I decided to attend an information session on the part-time MBA program at the Sauder School of Business at UBC, and as it turns out Mr. Dahl was the presenter. The experienced floored me.

Instead of providing basic information on the program, he energetically launched into a pseudo-marketing class, conducting a discussion on the BMW film series. I said nothing. I was totally caught off-guard. I also knew I was home. I left the session and immediately got to work arranging my life  so I could attend the program.  Fast forward a few years and I graduated in 2011.

Would I have done it anyway? Maybe. Only one thing is for sure: In that moment, he handed me a lollipop that changed my life, and he probably didn’t even realize it. He certainly never asked for anything in return.  That’s leadership.

Link to Drew Dudley @ TedxToronto: (Trust me, it is worth your 6 min 22s seconds.)

2. Sibling Bonds:

“They are with us for the entire ride.”

– Jeffrey Kluger

I have known for years that my brother just gets me.  My humour is littered with 80’s sitcom jokes that only he seems to be able to pick-up. Often, I make a joke and we are the only two laughing. Most people are looking at me curiously, wondering what I could possibly find funny about Kale in a salad.

Understanding the impact of our relationship, makes me keenly examine the relationship between my own children – two young girls that are 20 months apart. The girls are the best of friends but admittedly emotions shift quickly. At times they fight with reckless abandon. Within Mr. Kluger’s Ted video (linked below), he suggests children in the 2-4 age group engage in one fight every 6.3 minutes. Frankly I think either he is low-balling the number, or my kids help bring down the average.

The most thought provoking piece to me is Mr. Kluger’s conclusion: “Life is short, finite and it plays for keeps. Siblings may be among the richest harvests of the time we have here.”

This raised one question for me – how can I ensure my daughters value their sibling relationship in the way I do mine?

At their age, I can say it, but it won’t hit home. I can try to control the fights, but it won’t change much. There will always be another doll to yell about.

Instead it hit me the best way to accomplish this goal is modelling.  They learn so much from what they watch and experience. What is the best way to build my daughters’ relationship? It might just be calling up my brother and inviting him and his family for dinner.

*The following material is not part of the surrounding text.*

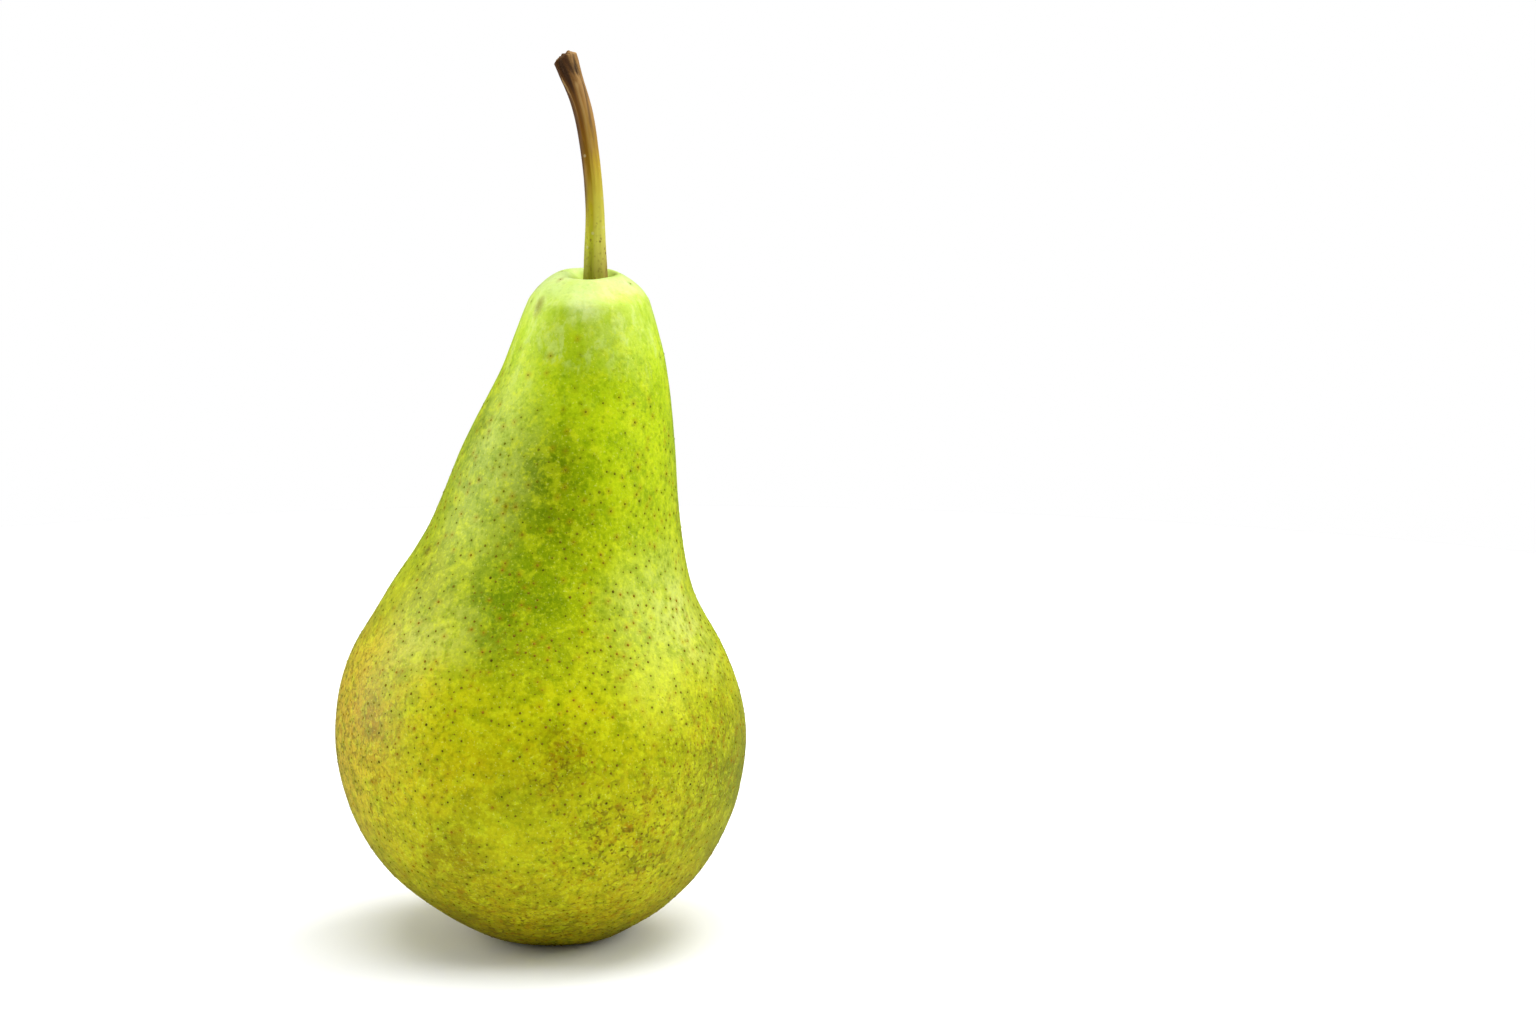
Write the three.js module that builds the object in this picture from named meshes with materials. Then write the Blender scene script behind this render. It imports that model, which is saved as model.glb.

Time to make a phone call…

Link to Jeffrey Kluger: The Sibling Bond on Ted.com.


Email: Butt-covering and Productivity Measures

Today I learned:

1. Covering my butt:  I spend alot of my day preaching transparency, open communication, and the need to nurture trusting relationships. Simultaneously I save just about every incoming and outgoing email, and am I required to call on my stash all too often to cover my butt. I don’t like it, and never have. Today I learned I still need my stash and I have not figured out how to kill the endless loop. If only we could all delete them and start actually talking instead of documenting.

This gives me an idea: Would it be possible to go one single day at work without sending an internal email?  A worthy experiment for next week maybe…

2. First thing in the morning: On Seth’s Blog yesterday there is a post about the first thing when we sit at the computer in the morning. Essentially the question is this: Do you consume or do you create?

This got me thinking about a simple change I made a few months ago and how it is truly working. I setup my Outlook to open to a folder I labelled as Priority Inbox which holds those items that I decide are critical for the day ahead. Before I leave at night I make sure my Priority Inbox holds the key tasks for tomorrow and, most importantly, absolutely nothing else. That way when I sit down the first thing I see is what I need to see, and not what other people might want me to see.  Seth’s Blog help remind me that this little trick is working like a charm.

(Note: I don’t use task lists – I email myself things that need to be done, calls to return etc. If it is important enough, then those “tasks” are in my Priority Inbox, along with everything else.)